A bem ou Yamal
Lamine Yamal, 17 anos, o novo grande herói (foto Imago)

OPINIÃO A bem ou Yamal

OPINIÃO18.07.202402:11

O tratado filosófico de Jorge Palma: «Somos todos escravos do que precisamos. Reduz as necessidades se queres passar bem.»

No regresso a casa depois mais um dia de trabalho, após a final do Europeu, vou ainda a digerir como é que um miúdo que fez 17 anos na véspera da final se assume como figura maior da competição em todas as valências técnicas, táticas e de personalidade. Lamine Yamal. Ouvir música ajuda-me a pensar e a escolha é demasiado óbvia para mim: «A gente vai continuar», de Jorge Palma.

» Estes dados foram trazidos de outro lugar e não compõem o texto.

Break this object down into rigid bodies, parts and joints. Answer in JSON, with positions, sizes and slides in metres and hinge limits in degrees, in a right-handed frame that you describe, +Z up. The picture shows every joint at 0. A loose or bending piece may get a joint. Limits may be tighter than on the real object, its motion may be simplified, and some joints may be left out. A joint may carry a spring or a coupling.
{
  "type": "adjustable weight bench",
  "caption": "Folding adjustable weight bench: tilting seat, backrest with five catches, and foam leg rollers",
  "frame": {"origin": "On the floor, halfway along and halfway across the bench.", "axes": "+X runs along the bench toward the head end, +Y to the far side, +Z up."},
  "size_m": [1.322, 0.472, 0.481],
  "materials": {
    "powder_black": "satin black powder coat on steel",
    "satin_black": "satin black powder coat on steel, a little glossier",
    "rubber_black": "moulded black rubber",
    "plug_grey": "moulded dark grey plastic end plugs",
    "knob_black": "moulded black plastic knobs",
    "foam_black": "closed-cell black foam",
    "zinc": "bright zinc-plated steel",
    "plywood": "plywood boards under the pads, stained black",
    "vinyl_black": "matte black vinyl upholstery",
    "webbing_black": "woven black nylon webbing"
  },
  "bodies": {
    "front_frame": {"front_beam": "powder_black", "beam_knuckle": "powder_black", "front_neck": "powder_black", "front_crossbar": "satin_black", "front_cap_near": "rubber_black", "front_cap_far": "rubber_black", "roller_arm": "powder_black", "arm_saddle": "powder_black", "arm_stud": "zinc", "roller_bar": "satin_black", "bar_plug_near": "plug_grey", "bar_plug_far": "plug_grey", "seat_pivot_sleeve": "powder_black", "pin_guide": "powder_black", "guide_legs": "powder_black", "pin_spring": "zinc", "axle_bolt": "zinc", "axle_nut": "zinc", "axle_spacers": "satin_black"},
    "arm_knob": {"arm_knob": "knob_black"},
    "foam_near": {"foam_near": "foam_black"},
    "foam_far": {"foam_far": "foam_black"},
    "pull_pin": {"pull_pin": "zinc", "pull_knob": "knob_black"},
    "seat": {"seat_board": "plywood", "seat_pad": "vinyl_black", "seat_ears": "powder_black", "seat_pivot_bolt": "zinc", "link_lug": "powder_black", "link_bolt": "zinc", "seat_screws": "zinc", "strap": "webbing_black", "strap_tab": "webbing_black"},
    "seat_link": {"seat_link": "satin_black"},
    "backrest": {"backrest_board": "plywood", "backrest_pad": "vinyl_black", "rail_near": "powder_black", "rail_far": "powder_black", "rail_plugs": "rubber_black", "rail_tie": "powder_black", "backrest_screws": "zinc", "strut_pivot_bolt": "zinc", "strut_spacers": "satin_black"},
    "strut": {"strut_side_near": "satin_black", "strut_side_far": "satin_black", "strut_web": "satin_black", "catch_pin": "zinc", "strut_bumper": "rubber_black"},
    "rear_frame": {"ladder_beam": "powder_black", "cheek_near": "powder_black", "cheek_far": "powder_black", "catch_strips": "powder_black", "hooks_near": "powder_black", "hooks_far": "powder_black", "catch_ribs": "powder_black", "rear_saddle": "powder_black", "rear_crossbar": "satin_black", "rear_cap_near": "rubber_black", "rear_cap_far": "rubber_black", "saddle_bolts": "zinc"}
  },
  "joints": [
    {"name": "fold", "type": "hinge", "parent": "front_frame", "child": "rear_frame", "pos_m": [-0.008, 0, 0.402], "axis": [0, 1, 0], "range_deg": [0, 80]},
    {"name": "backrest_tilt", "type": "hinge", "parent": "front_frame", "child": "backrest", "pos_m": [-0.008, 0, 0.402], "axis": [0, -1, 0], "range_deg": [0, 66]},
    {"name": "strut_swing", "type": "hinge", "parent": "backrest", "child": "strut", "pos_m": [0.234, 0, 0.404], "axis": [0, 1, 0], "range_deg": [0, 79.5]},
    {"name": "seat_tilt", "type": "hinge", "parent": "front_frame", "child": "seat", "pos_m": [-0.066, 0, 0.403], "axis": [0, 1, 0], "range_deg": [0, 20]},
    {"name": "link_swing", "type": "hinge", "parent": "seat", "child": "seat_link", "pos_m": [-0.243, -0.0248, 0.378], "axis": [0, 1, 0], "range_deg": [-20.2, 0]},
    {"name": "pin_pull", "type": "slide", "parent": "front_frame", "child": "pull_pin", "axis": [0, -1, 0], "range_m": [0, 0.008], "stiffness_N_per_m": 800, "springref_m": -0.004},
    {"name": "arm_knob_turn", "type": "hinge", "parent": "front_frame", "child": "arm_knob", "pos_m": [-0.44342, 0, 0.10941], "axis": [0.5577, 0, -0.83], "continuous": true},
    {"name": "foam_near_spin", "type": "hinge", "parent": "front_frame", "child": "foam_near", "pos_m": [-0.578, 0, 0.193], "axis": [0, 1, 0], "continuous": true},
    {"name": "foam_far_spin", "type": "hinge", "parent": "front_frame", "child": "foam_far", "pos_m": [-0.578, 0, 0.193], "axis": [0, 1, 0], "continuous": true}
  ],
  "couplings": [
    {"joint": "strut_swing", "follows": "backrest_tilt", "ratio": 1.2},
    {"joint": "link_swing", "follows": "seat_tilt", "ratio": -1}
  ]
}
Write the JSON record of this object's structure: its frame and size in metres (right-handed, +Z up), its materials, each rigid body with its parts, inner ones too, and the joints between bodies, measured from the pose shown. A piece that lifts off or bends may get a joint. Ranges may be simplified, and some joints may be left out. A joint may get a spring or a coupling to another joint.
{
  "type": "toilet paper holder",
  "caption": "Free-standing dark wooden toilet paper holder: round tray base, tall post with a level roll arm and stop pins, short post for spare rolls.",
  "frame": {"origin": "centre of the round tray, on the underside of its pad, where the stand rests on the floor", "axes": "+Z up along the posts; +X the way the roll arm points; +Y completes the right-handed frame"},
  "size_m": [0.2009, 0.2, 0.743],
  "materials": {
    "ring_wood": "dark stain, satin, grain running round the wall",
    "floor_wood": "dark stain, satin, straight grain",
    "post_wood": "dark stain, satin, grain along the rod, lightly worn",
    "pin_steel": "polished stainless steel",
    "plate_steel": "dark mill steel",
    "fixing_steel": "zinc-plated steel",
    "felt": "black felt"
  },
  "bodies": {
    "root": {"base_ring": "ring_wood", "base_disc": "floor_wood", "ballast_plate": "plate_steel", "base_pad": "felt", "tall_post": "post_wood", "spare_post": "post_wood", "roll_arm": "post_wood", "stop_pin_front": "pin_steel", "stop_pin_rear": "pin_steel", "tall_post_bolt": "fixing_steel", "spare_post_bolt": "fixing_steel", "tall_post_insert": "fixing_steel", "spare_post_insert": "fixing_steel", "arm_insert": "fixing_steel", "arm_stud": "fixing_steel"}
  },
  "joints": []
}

Jorge Palma tem lugar garantido na minha playlist. Mais do que um grande intérprete, escreve canções com a arte e precisão de um ourives. E a letra de A Gente Vai Continuar é um verdadeiro tratado filosófico: «Somos todos escravos do que precisamos / Reduz as necessidades se queres passar bem». E eis como em dois simples versos encontramos um roteiro para a felicidade. A felicidade nunca está naquilo que temos mas no saldo entre o que temos e o que desejamos. É possível ser-se feliz com pouco, é possível ser-se profundamente infeliz com muito, em especial se esse muito se consome num processo de dependência. Porque – dou de novo a palavra a Jorge Palma – «A dependência é uma besta / que dá cabo do desejo». Um estado em que o objeto do desejo desafia as leis da física por, em vez de preencher espaços, aumentar vazios. Neste contexto, reduzir as necessidades é um exercício de liberdade que, no tratado filosófico de Jorge Palma, «é uma maluca que sabe quanto vale um beijo».

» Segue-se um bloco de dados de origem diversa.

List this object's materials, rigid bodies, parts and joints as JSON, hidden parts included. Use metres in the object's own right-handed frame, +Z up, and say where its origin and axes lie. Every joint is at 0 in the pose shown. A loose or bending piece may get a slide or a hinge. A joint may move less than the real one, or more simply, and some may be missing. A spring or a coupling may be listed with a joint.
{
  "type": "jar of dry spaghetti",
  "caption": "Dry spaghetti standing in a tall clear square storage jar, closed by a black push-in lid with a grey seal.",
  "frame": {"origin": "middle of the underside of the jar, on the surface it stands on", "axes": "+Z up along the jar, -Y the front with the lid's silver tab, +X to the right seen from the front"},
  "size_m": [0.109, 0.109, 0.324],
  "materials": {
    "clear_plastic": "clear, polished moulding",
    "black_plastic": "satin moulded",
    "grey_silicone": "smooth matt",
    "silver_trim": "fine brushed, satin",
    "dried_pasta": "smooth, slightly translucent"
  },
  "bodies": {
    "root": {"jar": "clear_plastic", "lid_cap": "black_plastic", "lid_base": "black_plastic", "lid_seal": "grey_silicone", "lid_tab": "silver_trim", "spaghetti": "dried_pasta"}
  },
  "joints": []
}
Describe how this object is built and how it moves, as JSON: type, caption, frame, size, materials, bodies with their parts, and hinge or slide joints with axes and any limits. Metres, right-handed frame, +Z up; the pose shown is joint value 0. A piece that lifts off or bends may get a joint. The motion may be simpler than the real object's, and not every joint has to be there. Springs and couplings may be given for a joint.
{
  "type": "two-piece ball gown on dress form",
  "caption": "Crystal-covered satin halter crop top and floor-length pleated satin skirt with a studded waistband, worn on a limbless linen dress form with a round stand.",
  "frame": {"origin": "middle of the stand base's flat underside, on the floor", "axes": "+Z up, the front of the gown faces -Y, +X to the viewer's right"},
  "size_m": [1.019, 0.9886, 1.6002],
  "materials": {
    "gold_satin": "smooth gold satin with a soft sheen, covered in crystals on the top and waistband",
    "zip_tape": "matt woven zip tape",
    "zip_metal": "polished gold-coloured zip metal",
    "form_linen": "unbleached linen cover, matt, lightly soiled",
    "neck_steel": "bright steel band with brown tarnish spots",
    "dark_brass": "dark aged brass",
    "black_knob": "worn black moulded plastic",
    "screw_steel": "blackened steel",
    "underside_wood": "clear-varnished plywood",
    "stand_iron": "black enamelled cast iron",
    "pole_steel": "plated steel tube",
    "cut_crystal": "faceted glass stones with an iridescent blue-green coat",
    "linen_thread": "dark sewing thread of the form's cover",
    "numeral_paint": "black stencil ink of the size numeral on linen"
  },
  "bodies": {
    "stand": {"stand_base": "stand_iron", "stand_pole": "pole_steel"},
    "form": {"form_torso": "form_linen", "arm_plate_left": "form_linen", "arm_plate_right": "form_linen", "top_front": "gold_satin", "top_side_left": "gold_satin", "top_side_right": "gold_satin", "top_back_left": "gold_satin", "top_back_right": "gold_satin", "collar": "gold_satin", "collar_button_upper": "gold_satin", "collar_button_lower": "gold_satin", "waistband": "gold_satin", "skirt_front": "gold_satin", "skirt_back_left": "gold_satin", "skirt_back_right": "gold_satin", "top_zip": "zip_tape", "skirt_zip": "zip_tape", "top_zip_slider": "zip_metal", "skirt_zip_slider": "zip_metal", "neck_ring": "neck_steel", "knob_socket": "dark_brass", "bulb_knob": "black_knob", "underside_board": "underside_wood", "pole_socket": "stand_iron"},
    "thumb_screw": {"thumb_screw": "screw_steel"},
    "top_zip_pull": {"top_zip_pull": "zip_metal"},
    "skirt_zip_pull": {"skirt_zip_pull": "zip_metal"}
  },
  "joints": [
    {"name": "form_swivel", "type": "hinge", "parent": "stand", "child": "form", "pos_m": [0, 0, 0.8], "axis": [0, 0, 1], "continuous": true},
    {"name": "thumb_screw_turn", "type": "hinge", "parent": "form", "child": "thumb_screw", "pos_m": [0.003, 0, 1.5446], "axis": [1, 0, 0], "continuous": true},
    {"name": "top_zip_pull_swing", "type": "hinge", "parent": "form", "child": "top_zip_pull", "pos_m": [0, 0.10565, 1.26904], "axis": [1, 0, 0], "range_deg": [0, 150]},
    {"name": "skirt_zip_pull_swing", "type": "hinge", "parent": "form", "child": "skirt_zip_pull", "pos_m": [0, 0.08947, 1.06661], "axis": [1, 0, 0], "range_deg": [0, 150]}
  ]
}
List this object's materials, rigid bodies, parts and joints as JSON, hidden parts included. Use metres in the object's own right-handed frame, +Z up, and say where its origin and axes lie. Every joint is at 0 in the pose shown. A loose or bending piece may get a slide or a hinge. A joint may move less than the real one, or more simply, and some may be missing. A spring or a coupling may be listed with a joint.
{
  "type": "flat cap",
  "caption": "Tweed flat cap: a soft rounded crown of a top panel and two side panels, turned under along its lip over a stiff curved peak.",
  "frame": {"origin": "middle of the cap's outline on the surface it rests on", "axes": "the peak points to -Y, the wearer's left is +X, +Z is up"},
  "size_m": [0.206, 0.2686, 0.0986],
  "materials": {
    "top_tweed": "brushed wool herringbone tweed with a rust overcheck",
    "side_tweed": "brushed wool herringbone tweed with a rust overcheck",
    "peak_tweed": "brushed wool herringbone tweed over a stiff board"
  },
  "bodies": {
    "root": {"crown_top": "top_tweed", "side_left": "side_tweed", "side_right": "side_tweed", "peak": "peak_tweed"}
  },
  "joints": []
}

Esta semana, Francis Obikwelu decidiu também ele transformar simples declarações num tratado filosófico. Não entende o medalha de prata dos 100 metros nos Jogos de 2004 porque é que os jovens se queixam tanto tendo tudo.  Vida difícil? Não. Havendo saúde, é muito fácil, atira Obikwelu. E a necessidade aguça o engenho e os… músculos, já a fartura torna-nos escravos das necessidades que a sociedade vai inventando para nós. 

Lembrei-me agora de um provérbio que julgo ser oriental: «Homens fortes criam tempos fáceis e tempos fáceis geram homens fracos, mas homens fracos criam tempos difíceis e tempos difíceis geram homens fortes.» Um ciclo que se renova e que só pode ser quebrado quando homens fortes garantirem que as gerações mais jovens serão livres para escolherem apenas o que é essencial e tiverem de lutar por elas próprias. Estamos a perder essa batalha.

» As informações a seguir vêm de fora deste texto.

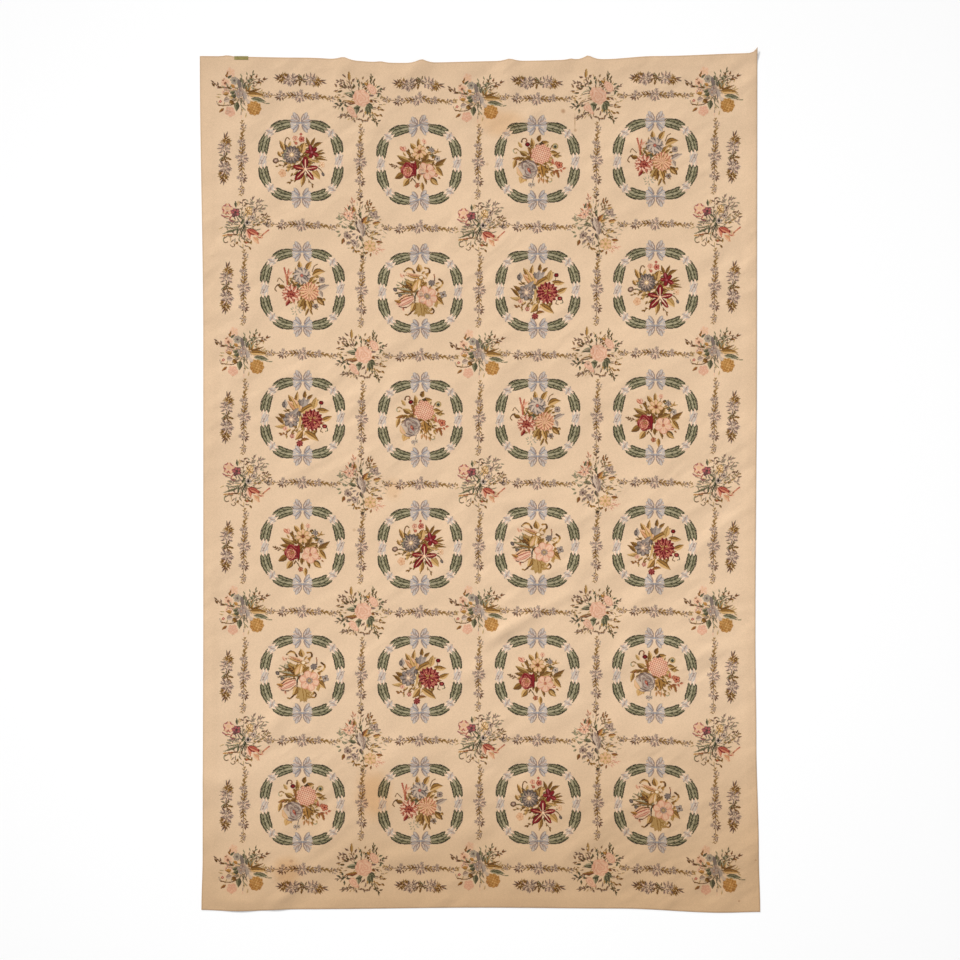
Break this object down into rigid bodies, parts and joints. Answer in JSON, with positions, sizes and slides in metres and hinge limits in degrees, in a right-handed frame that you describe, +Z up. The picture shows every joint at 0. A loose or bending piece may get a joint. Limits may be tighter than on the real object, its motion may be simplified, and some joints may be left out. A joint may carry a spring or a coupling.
{
  "type": "needlepoint rug",
  "caption": "Large flat needlepoint rug of floral bouquets in leafy wreaths on a cream ground, lying flat with soft ripples, hemmed edges and a short blank tape.",
  "frame": {"origin": "middle of the rug's bounding box, on the surface that the rug lies on", "axes": "+X across the rug, +Y along it towards the top of its design, +Z up out of the stitched face"},
  "size_m": [3.608, 5.572, 0.0168],
  "materials": {
    "wool_canvas": "matte wool tent stitch",
    "cotton_tape": "matte woven tape"
  },
  "bodies": {
    "root": {"needlepoint_rug": "wool_canvas", "edge_tape": "cotton_tape"}
  },
  "joints": []
}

Estou a chegar a casa e acho que já estou a divagar. Voltando ao tema, não sei se Lamine Yamal vai ter a carreira que o seu talento antecipa. Não sei se vai chegar ao topo. Sinceramente, espero que ele seja o primeiro a nem pensar nisso. O mal de definirmos metas é que nos limita o prazer do percurso. Meu caro Lamine Yamal, «Vai onde tu quiseres, mas goza bem a tua rota», é o conselho de Jorge Palma. Reduz as necessidades, ordena bem a lista de prioridades e assume o direito a seres livre, deixando espaço para seres feliz a fazer o que mais gostas. Se assim fizeres, vais ter sucesso. A bem ou Yamal.